There is another consideration: this arrangement requires me as a saver to have faith that no future chancellor would alter the tax regime down the line. Am I prepared to take that leap of faith?

What sort of incentives might improve take up among savers?

The Chancellor might be considering an opt in for savers – if an individual already has a tax-privileged pot of money that’s going to be taxed, the Government could offer to put it in an already-taxed wrapper that will never be taxed again. The result: the Chancellor gets his tax upfront and then gives you some of it back as an incentive. So the individual has gained by not being taxed, and the Chancellor has gained cash up front. The loser would be the Chancellor’s successors.

Which way do you think the Chancellor is leaning?

This document opens up the possibility of a range of variants on the existing tax-free structure. We could see a pensions ISA (a PISA) which includes a sizeable government contribution, or tax relief at a standard rate for everybody. To some extent, they are quite similar things: the individual and the government both put money into a pot, which then gets locked up until you reach a certain age.

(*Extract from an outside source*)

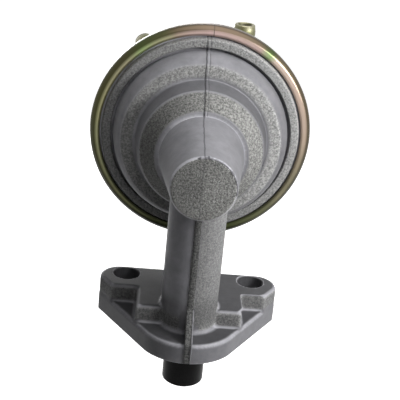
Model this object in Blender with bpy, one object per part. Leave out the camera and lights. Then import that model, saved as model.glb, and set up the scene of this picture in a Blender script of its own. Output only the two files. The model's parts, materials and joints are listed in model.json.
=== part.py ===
"""Mechanical diaphragm fuel pump for an engine, driven by a plunger.

Metres, +Z up. The origin is on the mounting face, midway between the two bolt holes.
The plunger runs along +Z, in front of the bolt holes. The neck and the round pump
chamber share one axis along +Y, above the flange.
"""

import math

import bmesh
import bpy
from mathutils import Vector

# Clearances
GAP = 0.0003                    # between faces that seat on each other
RUNNING_GAP = 0.00025           # around what slides or turns

# Mounting flange, seen from above
BOLT_SPACING = 0.044
BOLT_HOLE_RADIUS = 0.00455      # clearance for an 8 mm bolt
PLUNGER_OFFSET = 0.020          # bolt line to plunger axis
PLATE_THICKNESS = 0.0068
LAND_HEIGHT = 0.0128            # flange thickness under the bolt heads
BACK_MARGIN = 0.0057            # bolt line to the straight back edge
END_MARGIN = 0.0092             # bolt centre to the end of the flange
CORNER_RADIUS = 0.0072          # of the two rear corners
FRONT_CORNER = 0.0036           # bolt line to the corner where each side turns to the nose
NOSE_RADIUS = 0.0173            # front of the plate, round the plunger
LAND_HALF_WIDTH = 0.0178
LAND_FRONT = 0.0037             # plunger axis to the front of the land
BOSS_FRONT = 0.0102             # bolt line to the front of each bolt boss
LAND_EDGE = 0.0008              # rounding of the land's upper edges
LAND_TUCK = 0.0004              # how far the land's side stays inside the plate's
PLATE_EDGE = 0.0007             # rounding of the plate's upper edge

# Plunger guide tube
TUBE_WALL = 0.0016              # round the bore for the plunger's spring
TUBE_FOOT_FILLET = 0.0012
GUSSET_WIDTH = 0.0022
GUSSET_PROUD = 0.0006           # the gusset stands this far out of the plate's nose
GUSSET_TOP = 0.0165
GUSSET_LIFT = 0.00025            # keeps the gusset clear of the mounting face
SEAM_WIDTH = 0.0024
SEAM_PROUD = 0.0004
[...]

How radical is he likely to be?

‘Radicalism’ is a good word in George Osborne’s world. I think he quite likes the notion that he is a big, bold reformer. Against that however we have to weigh the fact that his constant political calculation is “who loses?” and he isn’t going to do anything that alienates his core constituency.

That is why I don’t think the Treasury will apply these reforms to existing pension savers. It's very hard to take something away from people who have already been promised something. So I think the closest you come is to incentivise people.

Do you think the consultation will lead to the end of the 25% tax-free lump sum?

That is one option. Bear in mind though, that something like nine tenths of the cost of tax relief is not the lump sum. And because people have saved and saved expecting a tax free lump sum it’s very hard to retrospectively say “sorry we've changed our minds”.

The tax-free lump sum is effectively a sunk cost already in the system and added to that it’s one of the popular bits of the tax system. Taking everybody already in a pension and moving them to an ISA-style treatment without the promise of a lump sum would not only be technically complex and politically difficult. It doesn’t net the Government much money either so for me it’s a bit of a red herring.